In the background of the latest approval ratings is Landrieu’s call to remove the monuments of Robert E. Lee, Jefferson Davis, P.G.T. Beauregard and a white supremacist militia known as the White League. Chervenak speculated that controversy may explain much of Landrieu’s sharp loss of support among white voters, down from 78 percent in 2013 to 49 percent this year. About 57 percent of white voters who oppose taking down the statues also said they disapprove of the mayor.

Overall, about 50 percent of voters support removing the monuments, 31 percent oppose it and 19 percent offered no opinion.

This was the second time a survey has presented findings on that question for Orleans Parish, rather than the state as a whole. A previous survey by a UNO doctoral student just after the City Council voted 6-1 in December in favor of taking down the statues found about 34 percent of voters supported removal.

Race, unsurprisingly, plays a large role in where people fall on that question. About 60 percent of black voters, who make up a majority of the city’s population, support removing the monuments, while a nearly equal percentage of white voters oppose efforts to take them down.

The Landrieu administration, responding to the survey’s results, issued a statement Wednesday, saying, “New Orleans is moving in the right direction,” while touting the mayor’s efforts to reform City Hall’s finances and promising more improvements to streets and public safety.

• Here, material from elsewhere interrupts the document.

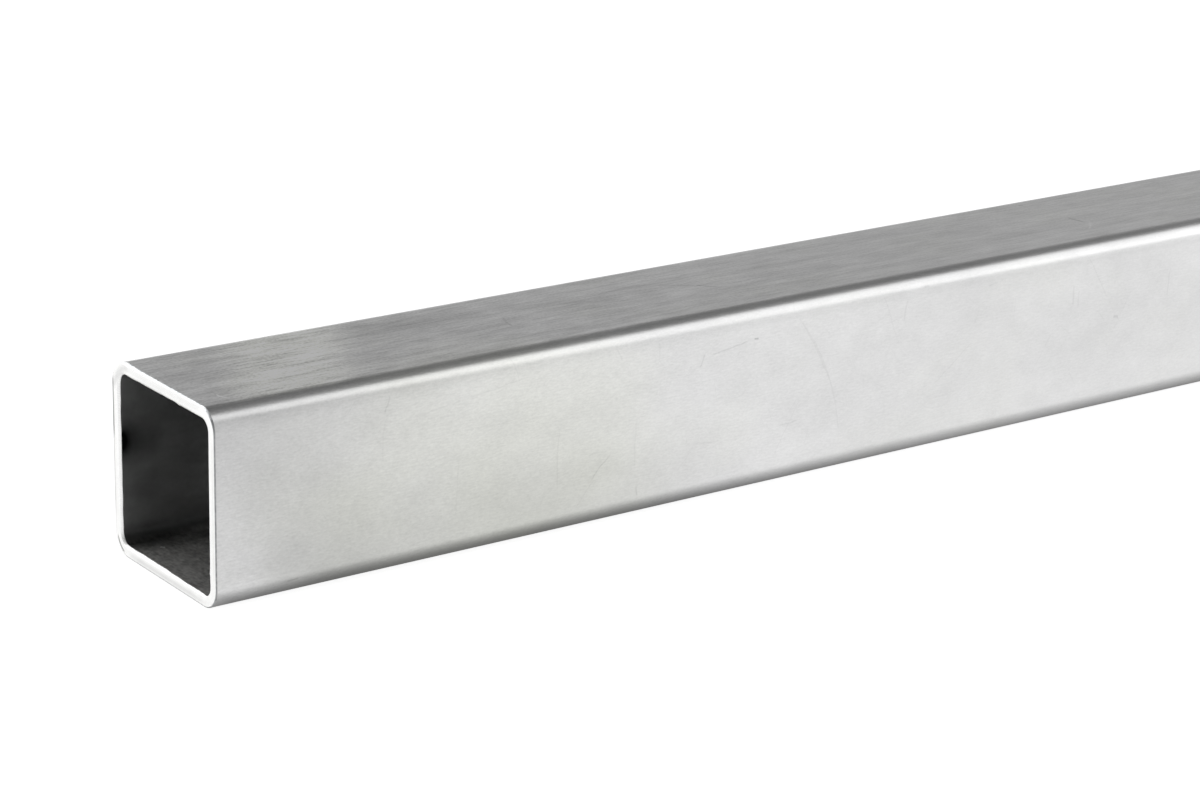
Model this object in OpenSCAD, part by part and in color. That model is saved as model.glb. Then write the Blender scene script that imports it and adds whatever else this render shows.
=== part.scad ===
// Square hollow section: one length of aluminium bar stock with rounded corners,
// sawn square at both ends and deburred inside and out.
// The bar lies along X on its bottom wall. The origin is under its middle.

/* [Section] */
// Outside width of the section, across the bar
section_w = 50; // [30:1:120]
// Outside height of the section
section_h = 50; // [30:1:120]
// Wall thickness, the same on all four sides
wall = 3; // [1.5:0.1:5]
// Outside corner radius
corner_r = 6; // [4:0.5:12]

/* [Stock length] */
// Length that the bar is cut to
bar_l = 1000; // [200:10:6000]

/* [Cut ends] */
// Deburr on the outer edge of each cut end
outer_deburr = 0.3; // [0.1:0.05:0.6]
// Deburr on the inner edge of each cut end
inner_deburr = 0.7; // [0.1:0.05:0.8]

/* [Hidden] */
// The wall runs round the corner at one thickness, so both arcs share a centre.
// Where the wall is too thick for that, the hollow's corner is as round as its deburr.
inside_r = max(corner_r - wall, inner_deburr);
// How far the hollow's cutter runs past each cut end
cutter_past = 2;
$fn = 96;

// Half the outline of a bar of length l, at this reach from its axis. A positive
// bevel narrows both ends at 45 degrees, and a negative one widens them.
function half_outline(l, reach, bevel) = [
    [-l / 2, reach - bevel],
    [-l / 2 + abs(bevel), reach],
    [l / 2 - abs(bevel), reach],
    [l / 2, reach - bevel]
];

// The same outline with its mirror image below the axis
function whole_outline(l, reach, bevel) =
    let (upper = half_outline(l, reach, bevel))
    concat(upper, [for (i = [3:-1:0]) [upper[i][0], -upper[i][1]]]);

// Bar along X with a rounded rectangle for its section and bevelled ends
module rounded_bar(w, h, r, l, bevel) {
    // Upper and lower faces
    rotate([90, 0, 0])
        linear_extrude(w - 2 * r, center = true)
            polygon(whole_outline(l, h / 2, bevel));
    // Side faces
    linear_extrude(h - 2 * r, center = true)
        polygon(whole_outline(l, w / 2, bevel));
    // Corners, which the bevels turn into cones at the ends
    for (y = [-1, 1] * (w / 2 - r), z = [-1, 1] * (h / 2 - r))
        translate([0, y, z])
            rotate([0, 90, 0])
                rotate_extrude()
                    polygon(concat(
                        [[0, l / 2], [0, -l / 2]],
                        [for (p = half_outline(l, r, bevel)) [p[1], p[0]]]
                    ));
}

// The bar: the solid outside less the hollow, with the bevels as deburred edges
module hollow_section() {
    color([0.79, 0.8, 0.81])
        translate([0, 0, section_h / 2])
            difference() {
                rounded_bar(section_w, section_h, corner_r, bar_l, outer_deburr);
                rounded_bar(
                    section_w - 2 * wall,
                    section_h - 2 * wall,
                    inside_r,
                    bar_l + 2 * cutter_past,
                    -(inner_deburr + cutter_past)
                );
            }
}

hollow_section();
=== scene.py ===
from math import pi, radians

import bpy
import numpy as np
from mathutils import Matrix, Vector


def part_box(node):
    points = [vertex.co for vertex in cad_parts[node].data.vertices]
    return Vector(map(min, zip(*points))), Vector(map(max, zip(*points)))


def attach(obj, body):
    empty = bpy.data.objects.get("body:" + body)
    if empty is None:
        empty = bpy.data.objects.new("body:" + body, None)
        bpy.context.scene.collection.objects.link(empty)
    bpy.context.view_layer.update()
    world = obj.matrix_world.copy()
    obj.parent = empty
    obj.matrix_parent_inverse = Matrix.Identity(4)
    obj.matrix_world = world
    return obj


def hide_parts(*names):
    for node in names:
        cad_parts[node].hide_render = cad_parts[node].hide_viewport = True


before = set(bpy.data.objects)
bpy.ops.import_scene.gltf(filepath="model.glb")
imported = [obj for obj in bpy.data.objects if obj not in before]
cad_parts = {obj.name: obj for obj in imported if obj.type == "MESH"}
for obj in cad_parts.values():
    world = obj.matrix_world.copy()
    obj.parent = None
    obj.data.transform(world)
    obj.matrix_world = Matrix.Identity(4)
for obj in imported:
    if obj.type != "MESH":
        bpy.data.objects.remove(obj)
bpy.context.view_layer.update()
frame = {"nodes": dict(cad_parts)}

mm = 0.001
barLow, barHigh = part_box("hollow_section")
barLength, barWidth, barHeight = barHigh - barLow
print("frame:", ", ".join(frame["nodes"]))


def hexColour(text):
    # sRGB hex to linear: under the toe divide by 12.92, over it the 2.4 power curve
    srgb = np.array([int(text[i:i + 2], 16) for i in (1, 3, 5)]) / 255
    linear = np.where(srgb <= 0.04045, srgb / 12.92, ((srgb + 0.055) / 1.055) ** 2.4)
    return (*linear.tolist(), 1.0)


def addNode(tree, kind, inputs=(), stops=(), **settings):
    # Adds one node with its settings and links. An input is a value, a socket, or a node
    # whose first output is meant; stops are the places and colours of a colour ramp.
    node = tree.nodes.new(kind if kind.startswith("NodeGroup") else "ShaderNode" + kind)
    for name, value in settings.items():
        setattr(node, name, value)
    for place, colour in stops[2:]:
        node.color_ramp.elements.new(place)
    for stop, (place, colour) in enumerate(stops):
        node.color_ramp.elements[stop].position = place
        node.color_ramp.elements[stop].color = hexColour(colour)
    for key, value in inputs.items() if isinstance(inputs, dict) else enumerate(inputs):
        if isinstance(value, bpy.types.Node):
            value = value.outputs[0]
        if isinstance(value, bpy.types.NodeSocket):
            tree.links.new(value, node.inputs[key])
        else:
            node.inputs[key].default_value = value
    return node


def newGroup(name, inputs):
    # An empty node group that turns a place into one mask, with its input sockets
    group = bpy.data.node_groups.new(name, "ShaderNodeTree")
    for label, kind in inputs.items():
        group.interface.new_socket(name=label, in_out="INPUT", socket_type="NodeSocket" + kind)
    group.interface.new_socket(name="Mask", in_out="OUTPUT", socket_type="NodeSocketFloat")
    return group, addNode(group, "NodeGroupInput").outputs


def newMetal(name):
    # An empty material with a metal shader, which keeps the default IOR
    material = bpy.data.materials.new(name)
    material.use_nodes = True
    tree = material.node_tree
    tree.nodes.clear()
    metal = addNode(tree, "BsdfPrincipled", {"Metallic": 1.0})
    addNode(tree, "OutputMaterial", {"Surface": metal})
    return material, tree, metal.inputs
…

Meanwhile, news was better for other elected officials in the area.

In Jefferson, more than 40 percent of voters said the parish’s quality of life has improved in the past five years, and another 35 percent said it has remained the same. Half of the respondents think it will improve in the next five years.

Jefferson Parish President Mike Yenni has a 71 percent approval rating about three months into his first term, and about 72 percent of voters approve of the job being done by the Parish Council.